I could really use more participants before the release, but the release will go forward anyway. If you want to contribute or be involved in a way that has some weight to the project, now is the time: after the release may be too late to make some changes. I’m especially interested to hear from any researchers who would like certain metrics to be reported! Testers get access to the staging database during this development phase, so you can look through all the data.

If you want to participate in testing, consider this your open invitation. Please let me know and I’ll invite you to our Slack channel where you can discuss it with us. I want to keep the discussion centralized so anything important doesn’t slip through.
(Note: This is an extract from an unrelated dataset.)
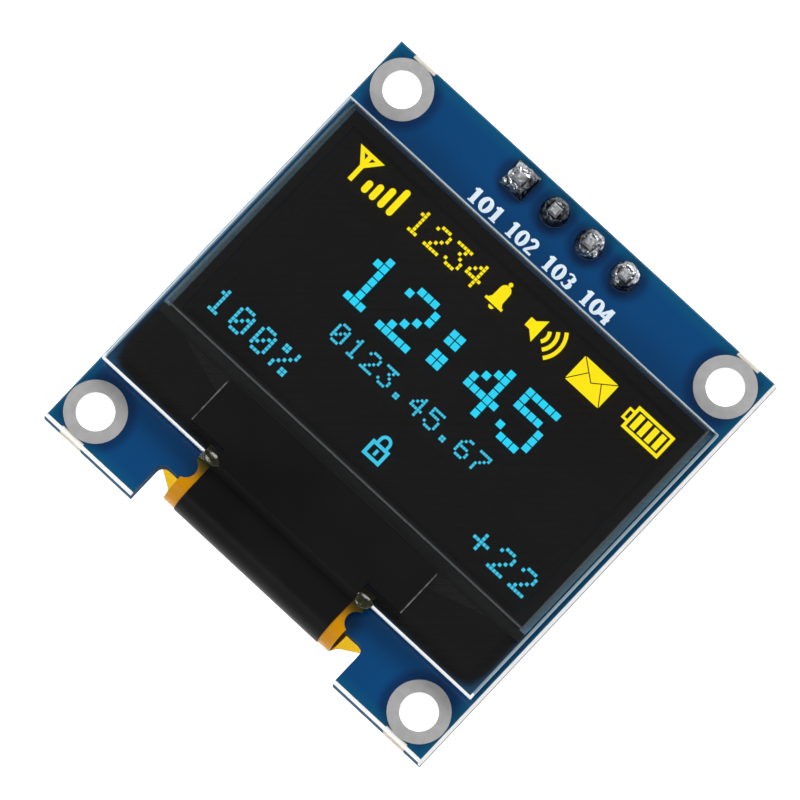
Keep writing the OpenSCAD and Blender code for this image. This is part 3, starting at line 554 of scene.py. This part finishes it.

You can build Caddy from the telemetry branch here to try it: https://github.com/mholt/caddy/pull/2079

Telemetry can be disabled, of course. Exactly how that is done is still being discussed. So far it looks like it will be a compile-time option, which offers several advantages, including knowing approximately how representative the metrics we do receive actually are of the whole population. A command-line flag would not be able to tell us that.

I’m also going to be working on documentation in the coming days, to be sure that is ready for the release.

Thanks for any and all who help in this project!

I just upgraded my caddy installation to use the telemetry version, it is possible to see that website?

Awesome, thanks!

The web page isn’t published yet, it’s still local. I need more feedback on what to put on it. DM me your email address and I will send you an invite to our Slack!

(Closing this thread, in favor of the designated discussion thread and the telemetry pre-release announcement blog post. We’ll keep the discussion as cohesive as possible this way.)